| From 9b2b73fff3f99320a0b7423ddfbf9edabbe69b2e Mon Sep 17 00:00:00 2001 |
| From: Sasha Levin <sashal@kernel.org> |
| Date: Thu, 25 Jun 2020 16:13:18 -0700 |
| Subject: bpf, sockmap: RCU dereferenced psock may be used outside RCU block |
| |
| From: John Fastabend <john.fastabend@gmail.com> |
| |
| [ Upstream commit 8025751d4d55a2f32be6bdf825b6a80c299875f5 ] |
| |
| If an ingress verdict program specifies message sizes greater than |
| skb->len and there is an ENOMEM error due to memory pressure we |
| may call the rcv_msg handler outside the strp_data_ready() caller |
| context. This is because on an ENOMEM error the strparser will |
| retry from a workqueue. The caller currently protects the use of |
| psock by calling the strp_data_ready() inside a rcu_read_lock/unlock |
| block. |
| |
| But, in above workqueue error case the psock is accessed outside |
| the read_lock/unlock block of the caller. So instead of using |
| psock directly we must do a look up against the sk again to |
| ensure the psock is available. |
| |
| There is an an ugly piece here where we must handle |
| the case where we paused the strp and removed the psock. On |
| psock removal we first pause the strparser and then remove |
| the psock. If the strparser is paused while an skb is |
| scheduled on the workqueue the skb will be dropped on the |
| flow and kfree_skb() is called. If the workqueue manages |
| to get called before we pause the strparser but runs the rcvmsg |
| callback after the psock is removed we will hit the unlikely |
| case where we run the sockmap rcvmsg handler but do not have |
| a psock. For now we will follow strparser logic and drop the |
| skb on the floor with skb_kfree(). This is ugly because the |
| data is dropped.

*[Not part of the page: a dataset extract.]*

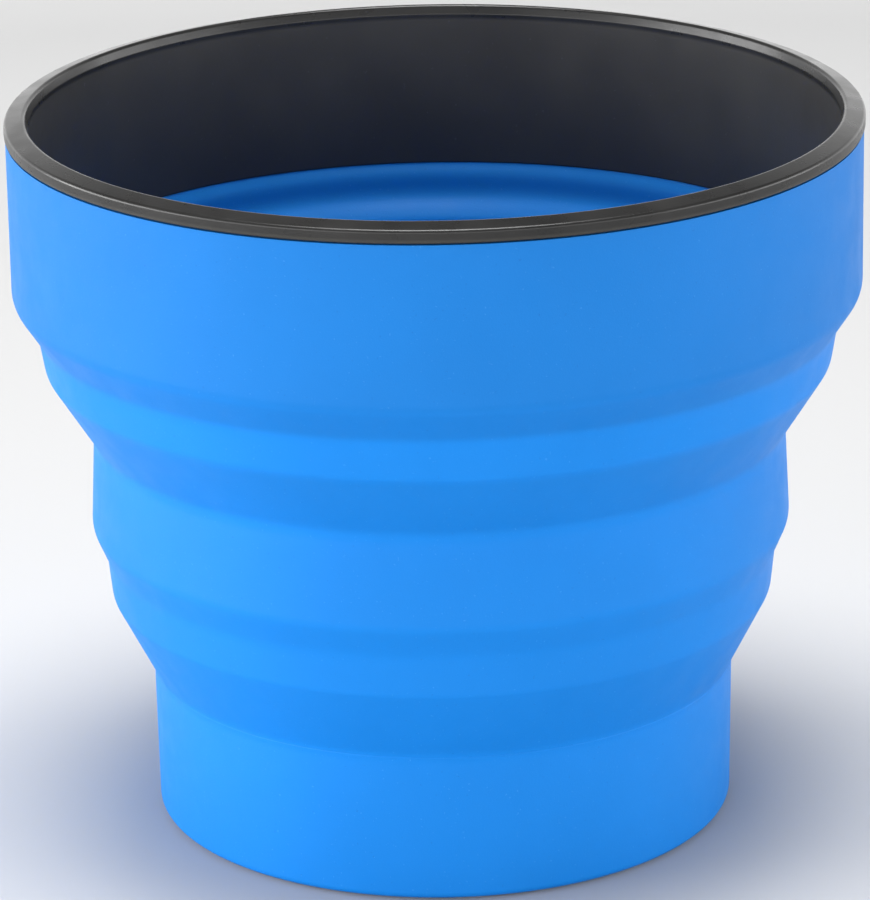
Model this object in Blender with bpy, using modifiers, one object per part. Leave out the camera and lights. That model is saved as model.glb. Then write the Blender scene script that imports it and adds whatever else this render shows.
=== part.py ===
"""Collapsible camping cup: one silicone moulding with four living hinges, on a rigid rim collar.

Units are metres, +Z is up, and the origin is the centre of the foot, on the table.
The silicone outline is one list of rounded corners. Stiff rings and thin webs are cut
from it by height, so each stiff ring can be a rigid body that slides inside the ring above.
"""

import math

import bmesh
import bpy

# Driving dimensions
TURN_STEPS = 48          # facets round the axis
ARC_STEP = math.radians(24.0)   # largest turn between two points of a rounded corner
GAP = 0.0003             # clearance kept between neighbouring solids
TINY = 0.00001           # heights closer than this count as the same

RIM_RADIUS = 0.0500      # outer radius of the rim bead
RIM_EDGE = 0.0850        # height where the bead's side turns into its top face
BEAD_CROWN = 0.0006      # the top face rises this much towards the inside
BEAD_CREST = 0.0476      # radius of the crest
BEAD_INNER = 0.0472      # inner radius of the bead, at the foot of its inner chamfer
BEAD_SIDE = 0.00135      # height of the bead's outer side
BEAD_CHAMFER = 0.0012    # height of the inner chamfer
BEAD_ROUND = 0.0004      # edge rounding of the bead
SKIRT_INNER = 0.0480     # inner radius of the collar skirt at its foot
SKIRT_WALL = 0.0008      # skirt thickness at its foot, thicker above because of the draft
SKIRT_FOOT = 0.0649      # height of the skirt's lower edge

BAND_WALL = 0.0010       # silicone thickness of the top and middle bands
RING_WALL = 0.0016       # thickness of the two narrow rings, which keep the cup round
WEB_WALL = 0.0007        # silicone thickness of the folding webs
BASE_WALL = 0.0015
FLOOR_THICKNESS = 0.0018
FLOOR_RECESS = 0.0008    # the floor stands this far above the table
FOOT_WIDTH = 0.0050      # radial width of the foot ring

# Outer silicone outline from the rim down to the foot: (radius, height, corner rounding)
CORNERS = [
    (0.04985, RIM_EDGE - BEAD_SIDE - GAP, 0.0),   # top edge, under the bead
    (0.04990, 0.0643, 0.0030),                    # shoulder of the top band
    (0.04710, 0.0600, 0.0),                       # foot of the upper ledge
    (0.04635, 0.0555, 0.0026),                    # shoulder above the upper fold
    (0.04095, 0.0469, 0.0),                       # foot of the upper fold
    (0.04150, 0.0358, 0.0031),                    # shoulder of the middle band
    (0.03990, 0.0320, 0.0),                       # foot of the lower ledge
    (0.03940, 0.0271, 0.0025),                    # shoulder above the lower fold
    (0.03470, 0.0178, 0.0),                       # foot of the lower fold
    (0.03450, 0.0000, 0.0008),                    # outer edge of the foot
    (0.03450 - FOOT_WIDTH, 0.0, 0.0),             # inner edge of the foot ring
]

# Stiff rings: name -> (top height, bottom height, wall), webs are what lies between them
RINGS = [
    ("upper_ring", 0.0602, 0.0548, RING_WALL),
    ("middle_band", 0.0471, 0.0349, BAND_WALL),
    ("lower_ring", 0.0322, 0.0265, RING_WALL),
]
TOP_BAND_FOOT = 0.0636
BASE_TOP = 0.0180
WEBS = [
    ("upper_ledge_web", TOP_BAND_FOOT, RINGS[0][1]),
    ("upper_fold_web", RINGS[0][2], RINGS[1][1]),
    ("lower_ledge_web", RINGS[1][2], RINGS[2][1]),
    ("lower_fold_web", RINGS[2][2], BASE_TOP),
]

SILICONE_BLUE = (0.024, 0.258, 0.820)
COLLAR_CHARCOAL = (0.034, 0.036, 0.042)


def clear_scene():
    for item in list(bpy.data.objects):
        bpy.data.objects.remove(item, do_unlink=True)


def make_collection(name):
    collection = bpy.data.collections.new(name)
    bpy.context.scene.collection.children.link(collection)
    return collection


def make_material(name, colour, roughness):
    material = bpy.data.materials.new(name)
    material.use_nodes = True
    shader = material.node_tree.nodes["Principled BSDF"]
    shader.inputs["Base Color"].default_value = (*colour, 1.0)
    shader.inputs["Roughness"].default_value = roughness
    shader.inputs["Metallic"].default_value = 0.0
    return material


def unit(vector):
    length = math.hypot(*vector)
    return (vector[0] / length, vector[1] / length)


def corner_arc(before, corner, after, rounding):
    """Points of the arc that rounds one corner of a profile."""
    inward = unit((before[0] - corner[0], before[1] - corner[1]))
    outward = unit((after[0] - corner[0], after[1] - corner[1]))
    half = 0.5 * math.acos(max(-1.0, min(1.0, inward[0] * outward[0] + inward[1] * outward[1])))
    reach = rounding / math.tan(half)
    middle = unit((inward[0] + outward[0], inward[1] + outward[1]))
    centre = (corner[0] + middle[0] * rounding / math.sin(half),
              corner[1] + middle[1] * rounding / math.sin(half))
    start = (corner[0] + inward[0] * reach, corner[1] + inward[1] * reach)
    first = math.atan2(start[1] - centre[1], start[0] - centre[0])
    cross = inward[0] * outward[1] - inward[1] * outward[0]
    sweep = math.copysign(math.pi - 2.0 * half, -cross)
    steps = max(1, math.ceil(abs(sweep) / ARC_STEP))
    return [(centre[0] + rounding * math.cos(first + sweep * i / steps),
             centre[1] + rounding * math.sin(first + sweep * i / steps)) for i in range(steps + 1)]


def rounded(corners):
    """Turn (radius, height, rounding) corners into a smooth polyline of (radius, height)."""
    points = []
    for index, (radius, height, rounding) in enumerate(corners):
        if rounding == 0.0:
            points.append((radius, height))
            continue
        before, after = corners[index - 1], corners[(index + 1) % len(corners)]
        points += corner_arc(before[:2], (radius, height), after[:2], rounding)
    return points


def cut_at(points, height):
    """Point where a descending outline crosses a height."""
    for (r0, z0), (r1, z1) in zip(points, points[1:]):
        if z0 >= height >= z1 and z0 > z1:
            share = (z0 - height) / (z0 - z1)
            return (r0 + share * (r1 - r0), height)
    raise ValueError(f"the outline does not reach {height}")


def stretch(points, top, bottom):
    """The part of a descending outline between two heights."""
    inside = [p for p in points if bottom + TINY < p[1] < top - TINY]
    return [cut_at(points, top)] + inside + [cut_at(points, bottom)]


def offset_inwards(points, distance):
    """The same line moved to its inner side, with mitred corners."""
    normals = []
    for (r0, z0), (r1, z1) in zip(points, points[1:]):
        along = unit((r1 - r0, z1 - z0))
        normals.append((along[1], -along[0]))
    moved = []
    for index, (radius, height) in enumerate(points):
        above = normals[max(index - 1, 0)]
        below = normals[min(index, len(normals) - 1)]
        middle = unit((above[0] + below[0], above[1] + below[1]))
        reach = distance / (middle[0] * above[0] + middle[1] * above[1])
        moved.append((radius + middle[0] * reach, height + middle[1] * reach))
    return moved


def turn(name, loop, material, collection):
    """Turn a closed (radius, height) loop, or one that ends on the axis, into a solid."""
    shape = bmesh.new()
    verts = [shape.verts.new((radius, 0.0, height)) for radius, height in loop]
    for a, b in zip(verts, verts[1:]):
        shape.edges.new((a, b))
    if loop[0][0] > 0.0:
        shape.edges.new((verts[-1], verts[0]))
    mesh = bpy.data.meshes.new(name)
    shape.to_mesh(mesh)
    shape.free()
    mesh.materials.append(material)
    piece = bpy.data.objects.new(name, mesh)
    collection.objects.link(piece)
    screw = piece.modifiers.new("Turn", "SCREW")
    screw.axis = "Z"
    screw.angle = math.tau
    screw.steps = TURN_STEPS
    screw.render_steps = TURN_STEPS
    screw.use_merge_vertices = True
    screw.merge_threshold = TINY
    screw.use_smooth_shade = True
    return piece


def ring_loop(outline, top, bottom, wall):
    outer = stretch(outline, top, bottom)
    return outer + offset_inwards(outer, wall)[::-1]


def build_collar(collection, plastic):
    """Rigid rim: a rounded bead with a thin skirt that the silicone is moulded round."""
    skirt_outer = SKIRT_INNER + SKIRT_WALL
    bead_foot = RIM_EDGE - BEAD_SIDE
    crown = RIM_EDGE + BEAD_CROWN
    loop = rounded([
        (BEAD_CREST, crown, BEAD_ROUND),
        (RIM_RADIUS, RIM_EDGE, BEAD_ROUND),
        (RIM_RADIUS, bead_foot, 0.0),
        (skirt_outer, bead_foot, 0.0),
        (skirt_outer, SKIRT_FOOT, 0.0),
        (SKIRT_INNER, SKIRT_FOOT, 0.0),
        (BEAD_INNER, crown - BEAD_CHAMFER, 0.0),
    ])
    return turn("rim_collar", loop, plastic, collection)


def build_top_band(collection, outline, silicone):
    """Silicone round the skirt, thicker below it so that the inside is nearly flush."""
    outer = stretch(outline, CORNERS[0][1], TOP_BAND_FOOT)
    behind_skirt = SKIRT_INNER + SKIRT_WALL + GAP
    under_skirt = SKIRT_FOOT - GAP
    inner_foot = offset_inwards(outer, BAND_WALL)[-1]
    inner = [inner_foot, (SKIRT_INNER + GAP, under_skirt), (behind_skirt, under_skirt),
             (behind_skirt, CORNERS[0][1])]
    return turn("top_band", outer + inner, silicone, collection)


def build_base(collection, outline, silicone):
    """The bottom wall with its foot ring, and the floor that it carries."""
    top_outer = cut_at(outline, BASE_TOP)
    outer = [top_outer] + [p for p in outline if p[1] < BASE_TOP - TINY]
    foot_edge = CORNERS[-1][0]
    wall_inner = CORNERS[-2][0] - BASE_WALL
    inner = [(foot_edge, FLOOR_RECESS), (wall_inner, FLOOR_RECESS), offset_inwards(outer, BASE_WALL)[0]]
    turn("base_wall", outer + inner, silicone, collection)

    floor_edge = wall_inner - GAP
    floor_foot = FLOOR_RECESS + GAP
    floor_top = floor_foot + FLOOR_THICKNESS
    floor_loop = [(0.0, floor_top), (floor_edge, floor_top), (floor_edge, floor_foot), (0.0, floor_foot)]
    turn("base_floor", floor_loop, silicone, collection)


def build_cup():
    clear_scene()
    collection = make_collection("collapsible_cup")
    silicone = make_material("blue_silicone", SILICONE_BLUE, 0.50)
    plastic = make_material("charcoal_plastic", COLLAR_CHARCOAL, 0.38)
    outline = rounded(CORNERS)
    build_collar(collection, plastic)
    build_top_band(collection, outline, silicone)
    for name, top, bottom, wall in RINGS:
        turn(name, ring_loop(outline, top, bottom, wall), silicone, collection)
    for name, top, bottom in WEBS:
        turn(name, ring_loop(outline, top - GAP, bottom + GAP, WEB_WALL), silicone, collection)
    build_base(collection, outline, silicone)


build_cup()
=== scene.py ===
"""Looks of the collapsible cup: blue silicone that folds on living hinges, in a charcoal rim collar."""

import math

import bmesh
import bpy
from mathutils import Matrix, Vector, noise


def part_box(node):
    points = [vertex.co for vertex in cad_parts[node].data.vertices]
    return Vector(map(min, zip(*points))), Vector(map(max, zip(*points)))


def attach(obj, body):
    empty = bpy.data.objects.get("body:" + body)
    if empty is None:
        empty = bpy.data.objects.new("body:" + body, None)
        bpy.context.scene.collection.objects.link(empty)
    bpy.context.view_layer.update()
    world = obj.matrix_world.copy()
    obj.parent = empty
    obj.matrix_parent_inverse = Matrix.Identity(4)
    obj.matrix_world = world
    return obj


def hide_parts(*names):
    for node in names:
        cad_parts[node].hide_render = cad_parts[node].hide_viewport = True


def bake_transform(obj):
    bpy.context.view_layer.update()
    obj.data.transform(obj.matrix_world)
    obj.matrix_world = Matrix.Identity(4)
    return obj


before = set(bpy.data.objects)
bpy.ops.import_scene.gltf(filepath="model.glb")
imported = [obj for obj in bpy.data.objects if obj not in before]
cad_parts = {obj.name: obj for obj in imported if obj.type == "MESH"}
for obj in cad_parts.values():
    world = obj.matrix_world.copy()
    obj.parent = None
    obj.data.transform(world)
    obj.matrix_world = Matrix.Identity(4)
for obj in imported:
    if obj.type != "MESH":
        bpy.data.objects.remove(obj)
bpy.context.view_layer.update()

# Camera, in the CAD frame
CAMERA_PLACE = (0.0, -0.5745, 0.2407)
CAMERA_PITCH = 0.3314            # looking down, radians
CAMERA_YAW = 0.0010
CAMERA_ROLL = -0.0164
CAMERA_LENS = 204.3              # millimetres on a 36 mm sensor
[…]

To date this has not caused problems in practice |
| because either the application controlling the sockmap is |
| coordinating with the datapath so that skbs are "flushed" |
| before removal or we simply wait for the sock to be closed before |
| removing it. |
| |
| This patch fixes the describe RCU bug and dropping the skb doesn't |
| make things worse. Future patches will improve this by allowing |
| the normal case where skbs are not merged to skip the strparser |
| altogether. In practice many (most?) use cases have no need to |
| merge skbs so its both a code complexity hit as seen above and |
| a performance issue. For example, in the Cilium case we always |
| set the strparser up to return sbks 1:1 without any merging and |
| have avoided above issues. |
| |
| Fixes: e91de6afa81c1 ("bpf: Fix running sk_skb program types with ktls") |
| Signed-off-by: John Fastabend <john.fastabend@gmail.com> |
| Signed-off-by: Alexei Starovoitov <ast@kernel.org> |
| Acked-by: Martin KaFai Lau <kafai@fb.com> |
| Link: https://lore.kernel.org/bpf/159312679888.18340.15248924071966273998.stgit@john-XPS-13-9370 |
| Signed-off-by: Sasha Levin <sashal@kernel.org> |
| --- |
| net/core/skmsg.c | 10 +++++++++- |
| 1 file changed, 9 insertions(+), 1 deletion(-) |
| |
| diff --git a/net/core/skmsg.c b/net/core/skmsg.c |
| index 70ea352e3a3b6..118cf1ace43a6 100644 |
| --- a/net/core/skmsg.c |
| +++ b/net/core/skmsg.c |
| @@ -785,11 +785,18 @@ static void sk_psock_verdict_apply(struct sk_psock *psock, |
| |
| static void sk_psock_strp_read(struct strparser *strp, struct sk_buff *skb) |
| { |
| - struct sk_psock *psock = sk_psock_from_strp(strp); |
| + struct sk_psock *psock; |
| struct bpf_prog *prog; |
| int ret = __SK_DROP; |
| + struct sock *sk; |
| |
| rcu_read_lock(); |
| + sk = strp->sk; |
| + psock = sk_psock(sk); |
| + if (unlikely(!psock)) { |
| + kfree_skb(skb); |
| + goto out; |
| + } |
| prog = READ_ONCE(psock->progs.skb_verdict); |
| if (likely(prog)) { |
| skb_orphan(skb); |
| @@ -798,6 +805,7 @@ static void sk_psock_strp_read(struct strparser *strp, struct sk_buff *skb) |
| ret = sk_psock_map_verd(ret, tcp_skb_bpf_redirect_fetch(skb)); |
| } |
| sk_psock_verdict_apply(psock, skb, ret); |
| +out: |
| rcu_read_unlock(); |
| } |
| |
| -- |
| 2.25.1 |
| |